The research of presence/absence effect of kelp Lessonia trabeculata on the isotopic niche of redspotted catshark present that males were characterized by higher trophic position and enriched carbon sources compared to females in locations where kelp was present. In contrast, males and females were characterized by similar isotopic niche in absence of kelp. These differences are most probably an effect of higher prey diversity associated with microhabitats generated by kelp forests that allow sexual segregation of isotopic niche. Therefore, extensive kelp harvest may cause significant effects in isotopic niche and nutritional status of adult redspotted catshark and may negatively affect its populations.

===Reproduction===
Redspotted catsharks are oviparous. Breeding occurs in individuals in an annual cycle. However, they mate seasonally, typically in spring and winter, though females have occasionally been shown to have egg capsules in the summer. They are polygynandrous and while the male fertilizes the female's eggs he typically performs what is called a "courtship ritual" that consists of the male biting the female.

Redspotted catsharks are born from encapsulated eggs that are fertilized and released into the water. There are typically two eggs in each capsule, which can also be called a mermaid's purse. Embryos feed on the yolk of the egg until they hatch. Once these eggs hatch, the sharks appear to be miniature versions of adults. However, the sharks grow rapidly. It is believed that juveniles swim into deeper waters in order to avoid predation in the sublittoral zone that they return to when they are adults. Therefore, there is a spatial segregation between adult and juvenile populations.

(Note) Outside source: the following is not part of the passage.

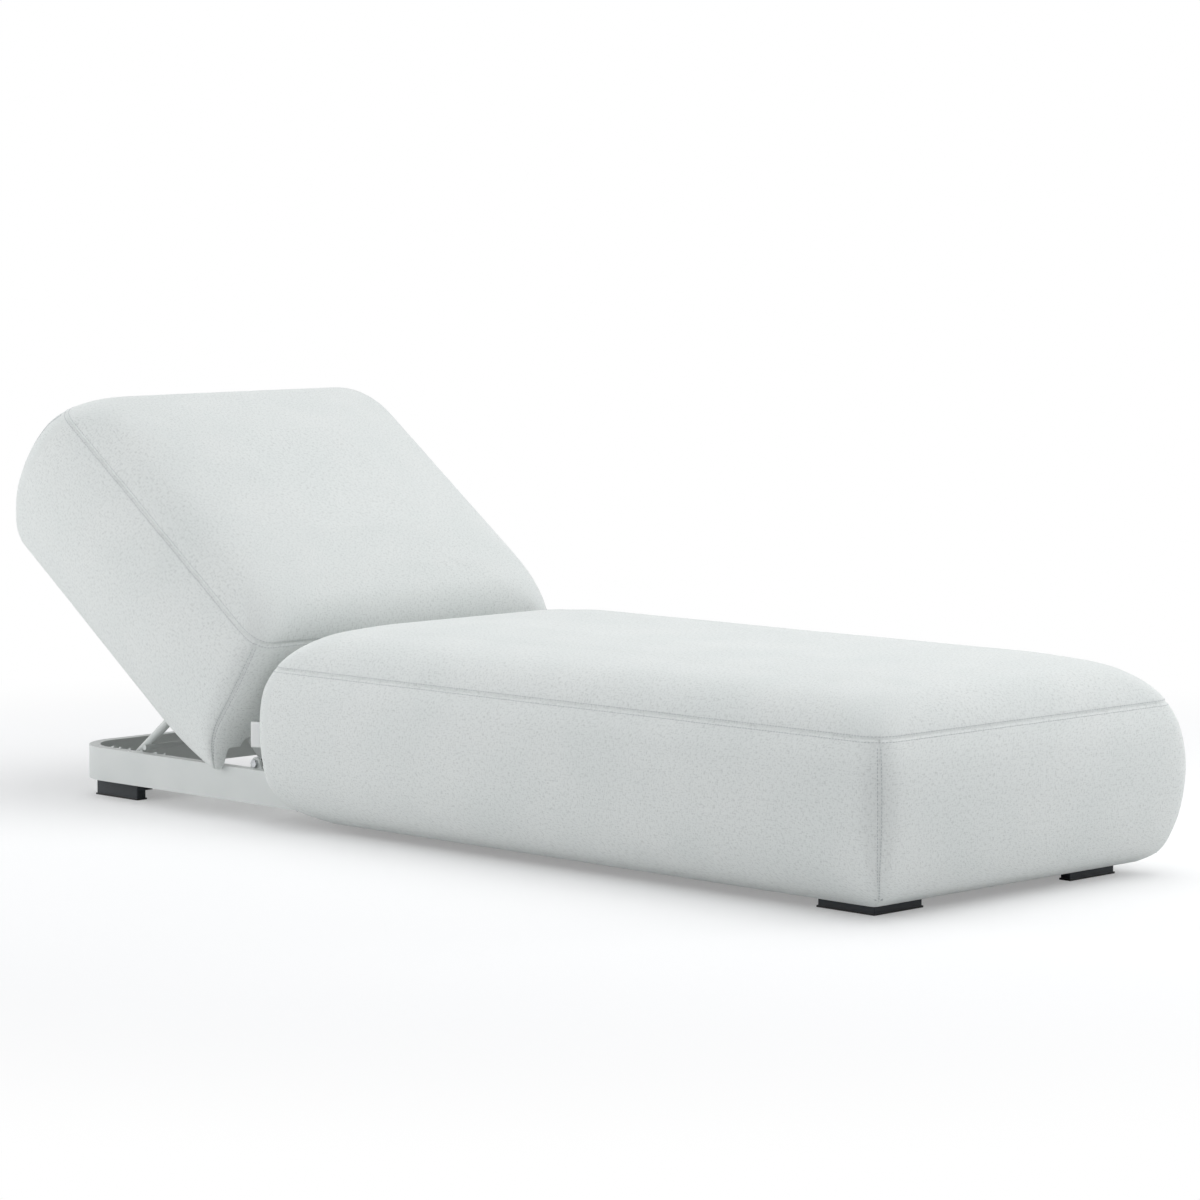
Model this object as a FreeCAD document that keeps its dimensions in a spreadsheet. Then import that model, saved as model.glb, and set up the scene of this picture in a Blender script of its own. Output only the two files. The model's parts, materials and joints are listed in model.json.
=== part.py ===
import FreeCAD, Part
import math
import os
import re
import Sketcher

# Relaxation lounger: a low tube frame on four corner feet, a deep upholstered seat block and a
# backrest of the same section that hinges on the frame and is held by a notched prop.
# X runs from the head end to the foot end, Z is up and the floor is Z = 0. All lengths are in
# millimetres. Every piece is drawn with the backrest lying flat, and its placement then turns
# the backrest and the prop to the raised rest pose.

document = FreeCAD.newDocument("lounger")
sheet = document.addObject("Spreadsheet::Sheet", "sizes")

DRIVING_SIZES = {
    # main frame
    "frame_length": 1966,
    "frame_width": 658,
    "rail_height": 60,
    "tube_thickness": 20,
    "tube_wall": 2,
    "bend_radius": 95,
    "frame_level": 34,
    "origin_shift": 28.6,
    # cross rails and seat deck
    "cross_rail_width": 20,
    "cross_rail_height": 40,
    "hinge_rail_offset": 39.5,
    "first_rail_offset": 139.5,
    "last_rail_inset": 243,
    "board_thickness": 12,
    "deck_offset": 83.5,
    "deck_margin": 26,
    "deck_corner": 80,
    # feet
    "foot_inset": 37,
    "foot_leg_x": 116,
    "foot_leg_y": 111,
    "foot_leg_thickness": 20,
    "foot_chamfer": 1,
    "glide_thickness": 3,
    "glide_margin": 1.5,
    "corner_plate_thickness": 4,
    "corner_plate_margin": 12,
    "screw_diameter": 6,
    "screw_depth": 18,
    "screw_head_width": 10,
    "screw_head_height": 4,
    "screw_setback": 22,
    # fits
    "fit_gap": 0.3,
    "running_gap": 0.05,
    "cut_overrun": 5,
    # backrest hinge
    "hinge_setback": 503.5,
    "hinge_level": 102,
    "hinge_pin_diameter": 8,
    "hinge_pin_head_diameter": 15,
    "hinge_pin_head_height": 5,
    "hinge_plate_thickness": 5,
    "hinge_plate_radius": 11,
    "hinge_plate_foot": 46,
    "hinge_plate_drop": 38,
    "hinge_bush_wall": 2,
    "hinge_spacer_length": 21,
    "hinge_spacer_diameter": 14,
    "hinge_nut_width": 13,
    "hinge_nut_height": 6,
    "hinge_arm_length": 172,
    "hinge_arm_rise": 10,
    # backrest frame
    "backrest_bar_height": 30,
    "backrest_bar_level": 110,
    "backrest_frame_offset": 80.5,
    "backrest_frame_overhang": 197,
    "backrest_board_margin": 20,
    "backrest_board_corner": 60,
    "buffer_diameter": 20,
    "buffer_row_y": 30,
    "buffer_dome": 6,
    # prop and rack
    "prop_reach": 205,
    "prop_pivot_rise": 19,
    "strut_diameter": 16,
    "strut_head": 14,
    "strut_tail": 42,
    "lock_rod_diameter": 10,
    "pivot_rod_diameter": 10,
    "collar_wall": 2.5,
    "collar_length": 5,
    "rack_thickness": 4,
    "rack_depth": 36,
    "rack_notch_depth": 9,
    "rack_tooth_tip": 3,
    "rack_end_margin": 16,
    # cushions
    "cushion_overhang": 59,
    "seat_cushion_height": 346.5,
    "seat_hem_level": 19.5,
    "seat_cushion_offset": 64.5,
    "hem_tuck": 28,
    "back_cushion_height": 372,
    "back_hem_level": 28,
    "back_cushion_offset": 47.5,
    "back_cushion_overhang": 260,
    "back_pocket_margin": 8,
    "back_pocket_corner": 40,
    "tab_length": 17,
    "tab_height": 44,
    "tab_thickness": 0.8,
    "tab_level": 143,
}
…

==Conservation status and economic impact==
Redspotted catsharks are not listed as endangered on the IUCN Red List, the U.S. Federal List, or the CITES list. They are not known to be a vulnerable or threatened species.

Redspotted catsharks have a negative economic impact on humans. They feed heavily on near shore benthic crustaceans. This is a detriment to commercial fisherman because crustaceans in this area have a large economic importance. Catsharks are also a frequent bycatch of nearshore fishing trawlers, which, while not economically significant, can cause damage to nets as well as time lost in removing the bycatch from the viable catch.